## Problem description
All of the data below should be written out exactly.

________________________

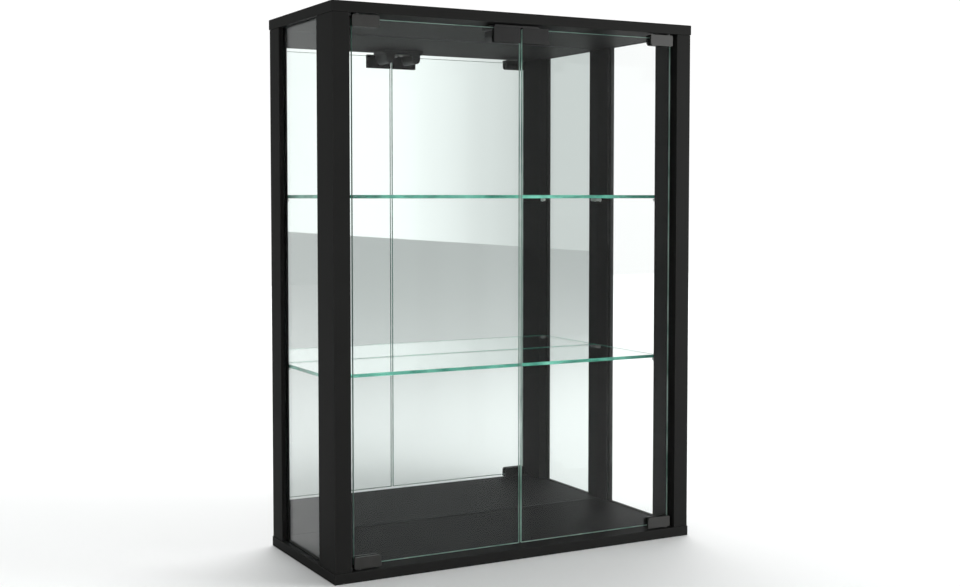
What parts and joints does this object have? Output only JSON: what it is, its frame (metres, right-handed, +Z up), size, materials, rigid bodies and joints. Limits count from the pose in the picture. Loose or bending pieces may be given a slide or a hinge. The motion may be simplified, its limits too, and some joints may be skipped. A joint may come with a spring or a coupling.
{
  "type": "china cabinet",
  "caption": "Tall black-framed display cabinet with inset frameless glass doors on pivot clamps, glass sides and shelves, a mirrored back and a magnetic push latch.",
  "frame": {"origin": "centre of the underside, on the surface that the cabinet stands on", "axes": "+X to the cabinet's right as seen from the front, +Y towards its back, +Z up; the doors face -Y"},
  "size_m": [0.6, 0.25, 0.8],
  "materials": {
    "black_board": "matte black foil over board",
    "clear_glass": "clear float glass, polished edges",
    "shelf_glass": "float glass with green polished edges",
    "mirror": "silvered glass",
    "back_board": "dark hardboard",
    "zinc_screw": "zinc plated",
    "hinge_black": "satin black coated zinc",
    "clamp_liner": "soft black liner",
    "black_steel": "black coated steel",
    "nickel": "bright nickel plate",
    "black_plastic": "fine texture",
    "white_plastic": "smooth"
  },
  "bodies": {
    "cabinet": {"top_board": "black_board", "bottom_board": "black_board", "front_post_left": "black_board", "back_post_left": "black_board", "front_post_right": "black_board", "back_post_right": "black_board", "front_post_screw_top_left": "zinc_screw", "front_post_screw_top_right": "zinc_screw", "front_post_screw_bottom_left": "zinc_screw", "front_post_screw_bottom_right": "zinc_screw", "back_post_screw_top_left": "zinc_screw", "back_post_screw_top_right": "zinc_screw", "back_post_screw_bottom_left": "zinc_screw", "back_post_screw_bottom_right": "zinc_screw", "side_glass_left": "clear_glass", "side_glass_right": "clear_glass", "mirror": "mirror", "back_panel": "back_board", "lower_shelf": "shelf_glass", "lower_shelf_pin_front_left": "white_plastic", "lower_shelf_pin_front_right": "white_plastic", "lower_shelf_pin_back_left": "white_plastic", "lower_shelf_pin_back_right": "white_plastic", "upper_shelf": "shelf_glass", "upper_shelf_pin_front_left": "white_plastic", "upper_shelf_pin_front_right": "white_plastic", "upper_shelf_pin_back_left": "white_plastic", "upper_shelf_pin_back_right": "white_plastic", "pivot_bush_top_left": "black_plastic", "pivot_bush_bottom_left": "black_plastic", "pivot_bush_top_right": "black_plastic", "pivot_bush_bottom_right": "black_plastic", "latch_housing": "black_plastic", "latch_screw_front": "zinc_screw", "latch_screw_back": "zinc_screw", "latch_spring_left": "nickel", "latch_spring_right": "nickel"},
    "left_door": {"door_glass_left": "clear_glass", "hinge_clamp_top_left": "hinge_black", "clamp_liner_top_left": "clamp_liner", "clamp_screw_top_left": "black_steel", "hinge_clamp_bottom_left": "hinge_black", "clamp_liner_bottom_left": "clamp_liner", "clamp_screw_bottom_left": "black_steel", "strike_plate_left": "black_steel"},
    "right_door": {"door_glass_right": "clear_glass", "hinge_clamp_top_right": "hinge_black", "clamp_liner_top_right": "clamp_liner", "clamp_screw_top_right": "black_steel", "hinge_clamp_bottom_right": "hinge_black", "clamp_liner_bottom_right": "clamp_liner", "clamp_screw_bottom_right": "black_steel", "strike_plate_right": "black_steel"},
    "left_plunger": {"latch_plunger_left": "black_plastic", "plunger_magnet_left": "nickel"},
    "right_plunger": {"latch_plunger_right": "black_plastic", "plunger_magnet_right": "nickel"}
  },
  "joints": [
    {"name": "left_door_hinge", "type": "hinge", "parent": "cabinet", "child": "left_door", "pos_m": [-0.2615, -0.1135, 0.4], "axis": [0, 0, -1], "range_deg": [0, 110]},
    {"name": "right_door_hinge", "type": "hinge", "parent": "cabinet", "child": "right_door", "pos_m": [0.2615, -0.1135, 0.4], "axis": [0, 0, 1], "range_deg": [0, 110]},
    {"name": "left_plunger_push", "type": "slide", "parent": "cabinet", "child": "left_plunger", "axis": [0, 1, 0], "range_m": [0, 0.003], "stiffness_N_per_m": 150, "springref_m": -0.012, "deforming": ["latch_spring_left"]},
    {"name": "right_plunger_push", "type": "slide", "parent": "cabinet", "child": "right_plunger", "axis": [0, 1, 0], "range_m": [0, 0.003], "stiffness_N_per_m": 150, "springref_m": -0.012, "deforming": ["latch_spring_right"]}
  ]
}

________________________

## Finished exercise
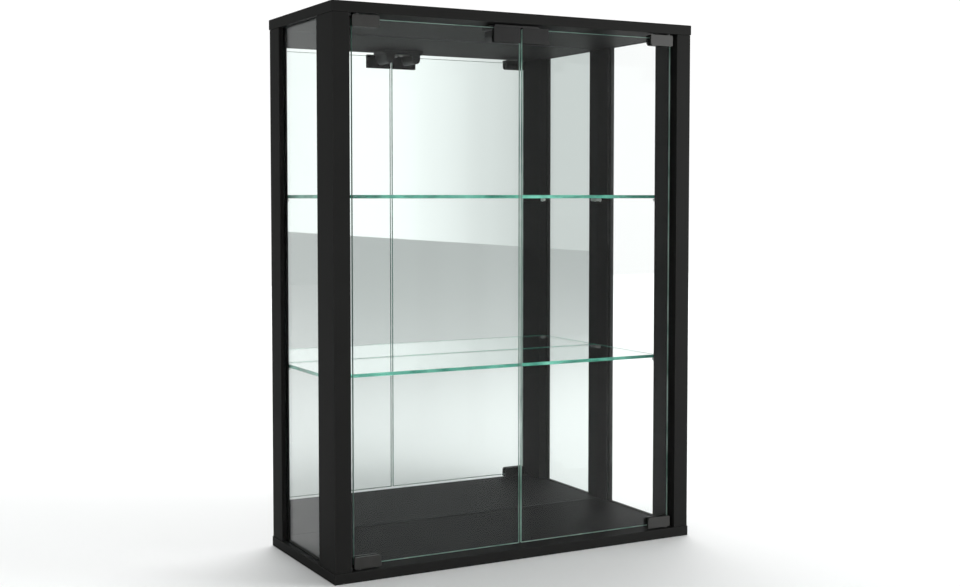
What parts and joints does this object have? Output only JSON: what it is, its frame (metres, right-handed, +Z up), size, materials, rigid bodies and joints. Limits count from the pose in the picture. Loose or bending pieces may be given a slide or a hinge. The motion may be simplified, its limits too, and some joints may be skipped. A joint may come with a spring or a coupling.
{
  "type": "china cabinet",
  "caption": "Tall black-framed display cabinet with inset frameless glass doors on pivot clamps, glass sides and shelves, a mirrored back and a magnetic push latch.",
  "frame": {"origin": "centre of the underside, on the surface that the cabinet stands on", "axes": "+X to the cabinet's right as seen from the front, +Y towards its back, +Z up; the doors face -Y"},
  "size_m": [0.6, 0.25, 0.8],
  "materials": {
    "black_board": "matte black foil over board",
    "clear_glass": "clear float glass, polished edges",
    "shelf_glass": "float glass with green polished edges",
    "mirror": "silvered glass",
    "back_board": "dark hardboard",
    "zinc_screw": "zinc plated",
    "hinge_black": "satin black coated zinc",
    "clamp_liner": "soft black liner",
    "black_steel": "black coated steel",
    "nickel": "bright nickel plate",
    "black_plastic": "fine texture",
    "white_plastic": "smooth"
  },
  "bodies": {
    "cabinet": {"top_board": "black_board", "bottom_board": "black_board", "front_post_left": "black_board", "back_post_left": "black_board", "front_post_right": "black_board", "back_post_right": "black_board", "front_post_screw_top_left": "zinc_screw", "front_post_screw_top_right": "zinc_screw", "front_post_screw_bottom_left": "zinc_screw", "front_post_screw_bottom_right": "zinc_screw", "back_post_screw_top_left": "zinc_screw", "back_post_screw_top_right": "zinc_screw", "back_post_screw_bottom_left": "zinc_screw", "back_post_screw_bottom_right": "zinc_screw", "side_glass_left": "clear_glass", "side_glass_right": "clear_glass", "mirror": "mirror", "back_panel": "back_board", "lower_shelf": "shelf_glass", "lower_shelf_pin_front_left": "white_plastic", "lower_shelf_pin_front_right": "white_plastic", "lower_shelf_pin_back_left": "white_plastic", "lower_shelf_pin_back_right": "white_plastic", "upper_shelf": "shelf_glass", "upper_shelf_pin_front_left": "white_plastic", "upper_shelf_pin_front_right": "white_plastic", "upper_shelf_pin_back_left": "white_plastic", "upper_shelf_pin_back_right": "white_plastic", "pivot_bush_top_left": "black_plastic", "pivot_bush_bottom_left": "black_plastic", "pivot_bush_top_right": "black_plastic", "pivot_bush_bottom_right": "black_plastic", "latch_housing": "black_plastic", "latch_screw_front": "zinc_screw", "latch_screw_back": "zinc_screw", "latch_spring_left": "nickel", "latch_spring_right": "nickel"},
    "left_door": {"door_glass_left": "clear_glass", "hinge_clamp_top_left": "hinge_black", "clamp_liner_top_left": "clamp_liner", "clamp_screw_top_left": "black_steel", "hinge_clamp_bottom_left": "hinge_black", "clamp_liner_bottom_left": "clamp_liner", "clamp_screw_bottom_left": "black_steel", "strike_plate_left": "black_steel"},
    "right_door": {"door_glass_right": "clear_glass", "hinge_clamp_top_right": "hinge_black", "clamp_liner_top_right": "clamp_liner", "clamp_screw_top_right": "black_steel", "hinge_clamp_bottom_right": "hinge_black", "clamp_liner_bottom_right": "clamp_liner", "clamp_screw_bottom_right": "black_steel", "strike_plate_right": "black_steel"},
    "left_plunger": {"latch_plunger_left": "black_plastic", "plunger_magnet_left": "nickel"},
    "right_plunger": {"latch_plunger_right": "black_plastic", "plunger_magnet_right": "nickel"}
  },
  "joints": [
    {"name": "left_door_hinge", "type": "hinge", "parent": "cabinet", "child": "left_door", "pos_m": [-0.2615, -0.1135, 0.4], "axis": [0, 0, -1], "range_deg": [0, 110]},
    {"name": "right_door_hinge", "type": "hinge", "parent": "cabinet", "child": "right_door", "pos_m": [0.2615, -0.1135, 0.4], "axis": [0, 0, 1], "range_deg": [0, 110]},
    {"name": "left_plunger_push", "type": "slide", "parent": "cabinet", "child": "left_plunger", "axis": [0, 1, 0], "range_m": [0, 0.003], "stiffness_N_per_m": 150, "springref_m": -0.012, "deforming": ["latch_spring_left"]},
    {"name": "right_plunger_push", "type": "slide", "parent": "cabinet", "child": "right_plunger", "axis": [0, 1, 0], "range_m": [0, 0.003], "stiffness_N_per_m": 150, "springref_m": -0.012, "deforming": ["latch_spring_right"]}
  ]
}